Thanks to COVID-19, we may be seeing the return to those walled offices again.
Open floor plans have been very common in recent office designs, with cubicles going by the wayside. It wasn’t all that many years ago when you would see those honeycomb cubicles with small working spaces that kept workers separated and were designed to help them focus on the task at hand. Now that businesses are starting to let their employees back in after some of the pandemic cautions have eased up, we may be seeing the return to those walled offices again.
Cushman & Wakefield is a commercial real estate firm that maps out office plans for its clients. One of their representatives, Michael Boonshoft, told WIRED that you could expect to begin seeing “a lot of Plexiglas.”
“Having that divider will make people feel safer. That shield between desks will be really important,” he said.

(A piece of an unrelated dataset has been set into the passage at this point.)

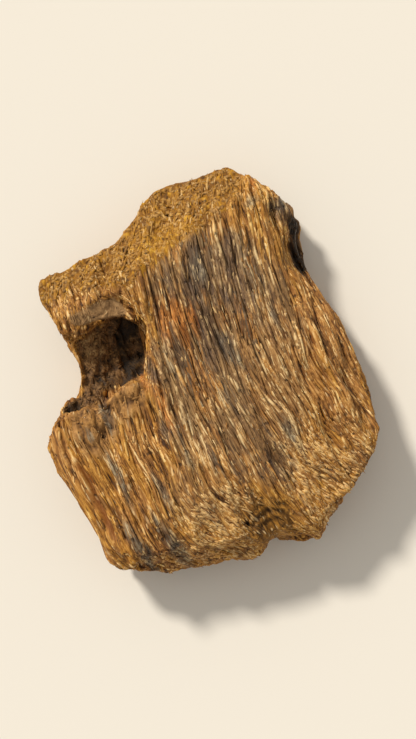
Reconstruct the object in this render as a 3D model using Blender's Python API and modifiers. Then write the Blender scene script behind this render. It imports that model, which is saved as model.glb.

At the Cushman & Wakefield properties in China, more than 1 million workers have already returned to the work environment. Some of the safety precautions that have been implemented include temperature checkpoints, masks, sanitizer, disposable desk covers, desk dividers, and a commitment to social distancing in open areas and in meetings. Some businesses don’t have the square footage to allow for those individual workspaces that separate workers by at least 6 feet. They also don’t want to spend the money on a complete renovation, so cubicles are allowing the opportunity to have the best of both worlds.
Ben Waber, president and co-founder of workplace analytics software provider Humanyze spoke to WIRED, and said: “Partitions are really hot right now.”
A number of safety precautions that include social distancing and cubicles are what Boonshoft refers to as “quick- and inexpensive-to-implement ideas.” Some more controversial technologies are being considered by other companies to safeguard the health of their employees. PricewaterhouseCoopers is a consulting firm that designed an app-based tool that uses smartphones to track the location of employees in an office. If someone tests positive for COVID-19, the data can be used to alert the other workers that they may be at risk.
It is likely that working from home will be the safest course for many companies as far as we can tell for the foreseeable future.